Engineering leaders who hear silence from their teams should interpret it as a warning sign of dysfunction, not alignment, according to executive coach David Fung. Fung, a former Salesforce Senior Director, warns that repeated pivots and fast-moving leadership train teams to stop pushing back, creating a false appearance of agreement that undermines organizational clarity and performance.

read3 min publishedJun 4, 2026

David Fung, ICF PCC, founder and executive coach at Coachful Coaching, spent over two decades in tech, most recently as a Senior Director at Salesforce leading Sales Engineering teams.

I had a chance to talk to him at CTO Craft Con in Toronto about the most reliable signal that something is wrong in the teams. Coincidentally, it is also the one most leaders misread.

One of the biggest signs that you may not be clear is if you hear silence. A lot of leaders take silence as alignment. But silence is actually a sign that maybe people are either not clear or they may have just given up fighting with you.

The pattern he described is familiar to anyone who has worked under a fast-moving founder or senior leader: repeated pivots train teams to stop pushing back. The resistance has proven futile in the past. And the result is a team that appears aligned but actually isn’t.

Less output, more filtering #

Fung’s prescription runs counter to the default mode of most technology organizations right now. Instead of generating more output, more strategy documents, more direction, he argues** leaders need to filter more aggressively**. The job, as he frames it, is to reduce the surface area of what the team has to process so they can focus on what actually matters.

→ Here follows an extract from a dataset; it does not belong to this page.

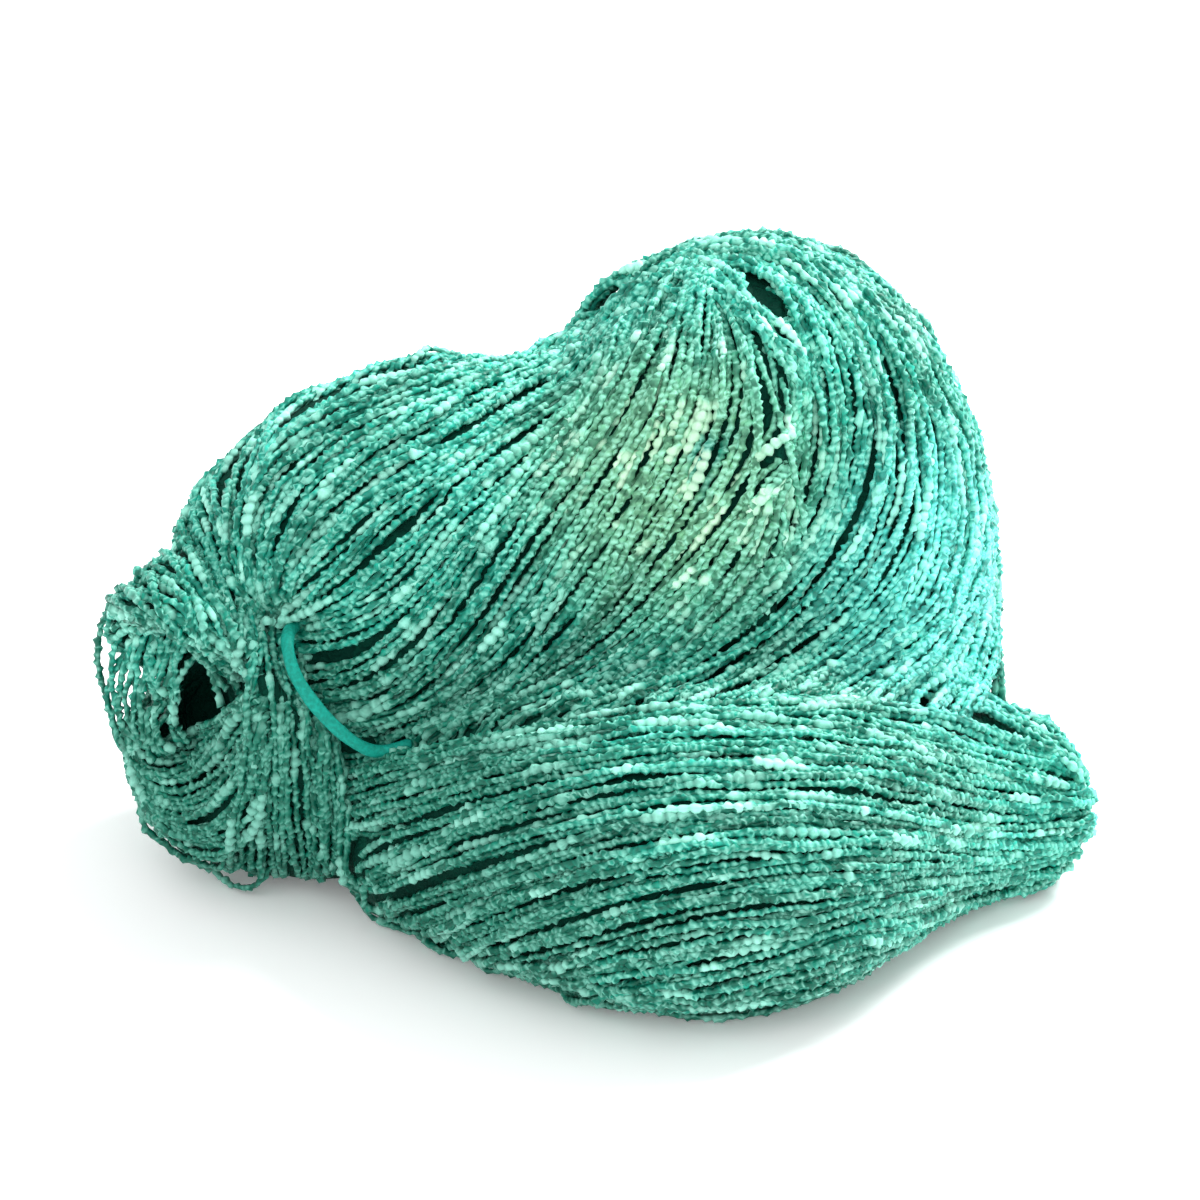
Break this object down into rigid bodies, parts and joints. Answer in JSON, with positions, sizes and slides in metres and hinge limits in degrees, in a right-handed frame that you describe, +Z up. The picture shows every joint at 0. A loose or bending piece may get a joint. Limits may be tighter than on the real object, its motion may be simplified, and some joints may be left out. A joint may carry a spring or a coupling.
{
  "type": "hank of slub yarn",
  "caption": "Large hank of teal slub yarn, loosely twisted and folded back on itself into an upper and a lower run, with an open loop end and a smooth tie at its waist.",
  "frame": {"origin": "under the middle of the hank's box, on the surface that it lies on", "axes": "+X along the hank's length, from its open loop end to its turned end; -Y is the front, where the lower run lies; +Z up"},
  "size_m": [0.281, 0.2148, 0.1716],
  "materials": {
    "yarn": "twisted slub yarn, hand-dyed teal to pale aqua, matt with a soft sheen on the slubs",
    "tie_cord": "smooth soft cord, deep teal, matt"
  },
  "bodies": {
    "root": {"hank": "yarn", "tie": "tie_cord"}
  },
  "joints": []
}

Your role now, especially as a leader in an age of AI noise and disruption, is to filter more. You need to be better at this so that your team can focus. And when your team can focus, there’s less confusion.

He’s not particularly optimistic that most leaders will find this easy. The same problem appeared across every organisation he spoke to at the CTO Craft Con. And those organisations range from small engineering teams to Fortune 500 companies – different scale, same dysfunction.

Don’t mistake volume for clarity #

On the question of whether the problem gets worse with seniority, Fung redirected. “The problem gets worse when a leader is surrounded by yes people,” he said, drawing a pointed comparison to the behaviour of large language models: humans, he noted, were sycophantic long before AI was. **The leaders who struggle most are those who have never built an environment where pushback is safe. **And AI, by accelerating decision-making and reducing friction, makes that environment harder to maintain, not easier.

For technical leaders specifically, Fung identified a recurring failure mode: mistaking volume for clarity. Engineers who send fifty-paragraph emails or chain together Slack voice notes aren’t being thorough. They’re producing noise. His framework for actual clarity is straightforward: say what’s happening, say why it’s happening, and say what it means for the people on the receiving end. He calls it: Name It, Frame It, Invite It. A lot of technical people forget the human part of it. What does this mean for the person hearing it? Why should they care? They forget that part

The aha moment, when leaders finally recognise their own role in the confusion, requires three things to land simultaneously: dissatisfaction with the current situation, self-awareness, and willingness to change. Any one of those missing and the realisation doesn’t stick.

Even if it’s not you, start with: Maybe I’m the problem. And what can I do differently to help the team?

AI won’t help with human problems #

On whether AI will eventually make this class of problem smaller, his answer was straightforward: no. Speed will actually amplify it. And as long as humans remain in the loop, the underlying conditions, ego, fear, imprecision, nervousness, don’t disappear.

So long as there’s emotions involved, the human condition will exist. And it’s not a flaw. It is part of the human experience.

For the newly promoted senior engineer trying to avoid building the same dysfunctional dynamic from day one, Fung’s advice was the same three-part framework – what’s happening, why, what it means for you – applied in their own voice, not rehearsed or smoothed into someone else’s register. Simple, as he acknowledged, but not always easy.